— START OF EXERCISE INPUTS —
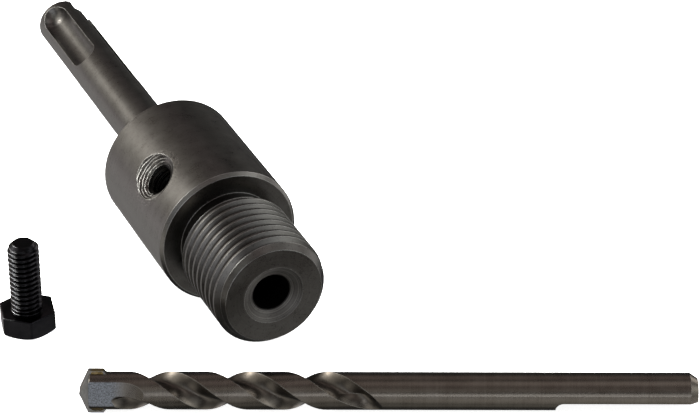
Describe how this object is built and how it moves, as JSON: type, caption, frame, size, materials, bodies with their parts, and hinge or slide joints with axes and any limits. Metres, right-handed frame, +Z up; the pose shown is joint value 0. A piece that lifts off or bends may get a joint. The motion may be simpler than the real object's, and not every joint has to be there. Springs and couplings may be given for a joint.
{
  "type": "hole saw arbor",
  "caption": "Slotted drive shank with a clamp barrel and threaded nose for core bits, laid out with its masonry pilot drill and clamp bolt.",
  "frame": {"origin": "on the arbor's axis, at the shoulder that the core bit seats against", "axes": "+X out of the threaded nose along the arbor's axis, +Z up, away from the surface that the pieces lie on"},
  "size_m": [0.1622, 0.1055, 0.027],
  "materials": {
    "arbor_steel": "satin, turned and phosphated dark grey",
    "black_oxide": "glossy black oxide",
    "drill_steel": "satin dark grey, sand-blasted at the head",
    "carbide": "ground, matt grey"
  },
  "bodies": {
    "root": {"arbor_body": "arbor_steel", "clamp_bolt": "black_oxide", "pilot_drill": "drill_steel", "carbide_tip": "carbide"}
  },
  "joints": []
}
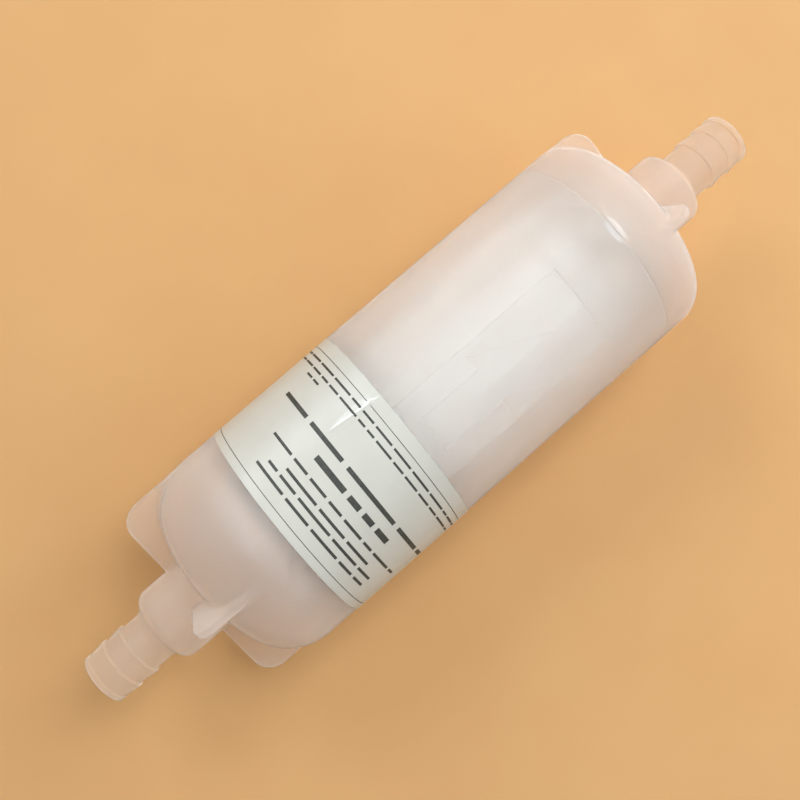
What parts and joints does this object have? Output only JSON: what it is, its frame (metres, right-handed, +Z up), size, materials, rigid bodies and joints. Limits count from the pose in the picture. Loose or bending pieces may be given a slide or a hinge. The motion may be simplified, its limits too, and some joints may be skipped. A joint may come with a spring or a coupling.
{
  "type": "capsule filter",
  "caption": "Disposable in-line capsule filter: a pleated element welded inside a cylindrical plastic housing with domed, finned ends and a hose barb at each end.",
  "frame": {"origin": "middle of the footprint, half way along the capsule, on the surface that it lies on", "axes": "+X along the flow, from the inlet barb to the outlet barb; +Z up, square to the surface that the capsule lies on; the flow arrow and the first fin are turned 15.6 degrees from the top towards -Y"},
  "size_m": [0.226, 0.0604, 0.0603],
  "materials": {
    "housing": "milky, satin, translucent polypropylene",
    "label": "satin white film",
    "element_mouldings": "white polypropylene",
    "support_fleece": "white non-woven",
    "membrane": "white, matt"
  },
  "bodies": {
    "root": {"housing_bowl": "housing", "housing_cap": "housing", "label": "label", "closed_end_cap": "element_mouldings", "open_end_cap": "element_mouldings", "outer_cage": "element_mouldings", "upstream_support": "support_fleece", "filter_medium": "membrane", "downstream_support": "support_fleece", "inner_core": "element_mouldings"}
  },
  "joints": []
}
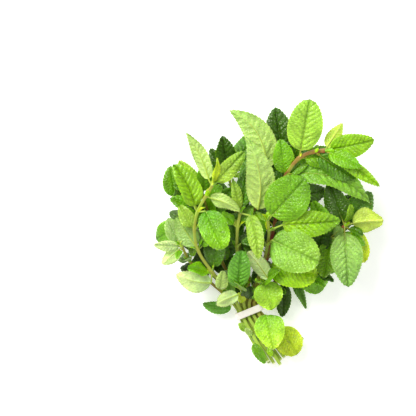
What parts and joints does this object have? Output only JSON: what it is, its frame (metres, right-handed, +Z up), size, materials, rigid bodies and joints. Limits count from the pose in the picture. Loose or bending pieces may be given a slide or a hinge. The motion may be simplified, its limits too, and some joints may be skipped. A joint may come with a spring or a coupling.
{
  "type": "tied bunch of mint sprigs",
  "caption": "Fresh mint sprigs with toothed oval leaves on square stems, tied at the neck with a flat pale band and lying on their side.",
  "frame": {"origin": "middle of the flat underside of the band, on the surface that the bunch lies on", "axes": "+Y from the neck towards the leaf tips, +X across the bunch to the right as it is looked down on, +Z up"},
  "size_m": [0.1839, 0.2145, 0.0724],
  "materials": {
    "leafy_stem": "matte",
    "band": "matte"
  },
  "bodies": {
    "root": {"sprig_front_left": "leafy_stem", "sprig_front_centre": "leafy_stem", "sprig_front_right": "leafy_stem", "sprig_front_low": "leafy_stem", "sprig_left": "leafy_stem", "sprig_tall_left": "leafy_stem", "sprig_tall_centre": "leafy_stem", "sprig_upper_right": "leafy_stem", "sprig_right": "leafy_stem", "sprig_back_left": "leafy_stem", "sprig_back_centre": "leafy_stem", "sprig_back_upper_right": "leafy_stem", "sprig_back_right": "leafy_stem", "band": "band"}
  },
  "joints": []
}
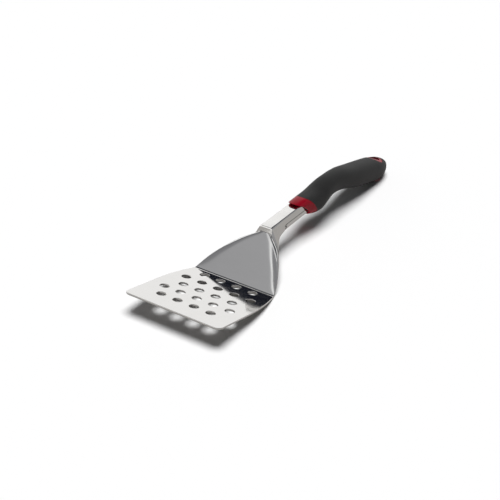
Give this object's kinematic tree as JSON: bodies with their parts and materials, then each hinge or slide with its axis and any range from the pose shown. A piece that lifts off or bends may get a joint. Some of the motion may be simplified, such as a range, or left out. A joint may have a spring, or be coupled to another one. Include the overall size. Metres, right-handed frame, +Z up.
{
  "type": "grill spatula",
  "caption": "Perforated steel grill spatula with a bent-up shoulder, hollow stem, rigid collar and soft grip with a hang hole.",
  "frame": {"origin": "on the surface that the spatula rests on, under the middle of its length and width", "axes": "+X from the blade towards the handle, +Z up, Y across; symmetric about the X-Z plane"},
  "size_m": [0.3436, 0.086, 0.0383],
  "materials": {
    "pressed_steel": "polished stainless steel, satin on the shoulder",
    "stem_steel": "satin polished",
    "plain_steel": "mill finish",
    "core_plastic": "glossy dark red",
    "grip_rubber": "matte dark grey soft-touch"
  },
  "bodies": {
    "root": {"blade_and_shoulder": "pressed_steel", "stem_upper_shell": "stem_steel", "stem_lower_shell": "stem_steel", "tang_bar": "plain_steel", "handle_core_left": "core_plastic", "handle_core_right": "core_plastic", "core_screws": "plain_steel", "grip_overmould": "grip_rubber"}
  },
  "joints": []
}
— END OF EXERCISE INPUTS —
• WHAT THE TASK REQUIRES:
Take the line that contains "Give this object's" and every line after it through the end of the listing above, and repeat them exactly.

• RESPONSE BELOW:
Give this object's kinematic tree as JSON: bodies with their parts and materials, then each hinge or slide with its axis and any range from the pose shown. A piece that lifts off or bends may get a joint. Some of the motion may be simplified, such as a range, or left out. A joint may have a spring, or be coupled to another one. Include the overall size. Metres, right-handed frame, +Z up.
{
  "type": "grill spatula",
  "caption": "Perforated steel grill spatula with a bent-up shoulder, hollow stem, rigid collar and soft grip with a hang hole.",
  "frame": {"origin": "on the surface that the spatula rests on, under the middle of its length and width", "axes": "+X from the blade towards the handle, +Z up, Y across; symmetric about the X-Z plane"},
  "size_m": [0.3436, 0.086, 0.0383],
  "materials": {
    "pressed_steel": "polished stainless steel, satin on the shoulder",
    "stem_steel": "satin polished",
    "plain_steel": "mill finish",
    "core_plastic": "glossy dark red",
    "grip_rubber": "matte dark grey soft-touch"
  },
  "bodies": {
    "root": {"blade_and_shoulder": "pressed_steel", "stem_upper_shell": "stem_steel", "stem_lower_shell": "stem_steel", "tang_bar": "plain_steel", "handle_core_left": "core_plastic", "handle_core_right": "core_plastic", "core_screws": "plain_steel", "grip_overmould": "grip_rubber"}
  },
  "joints": []
}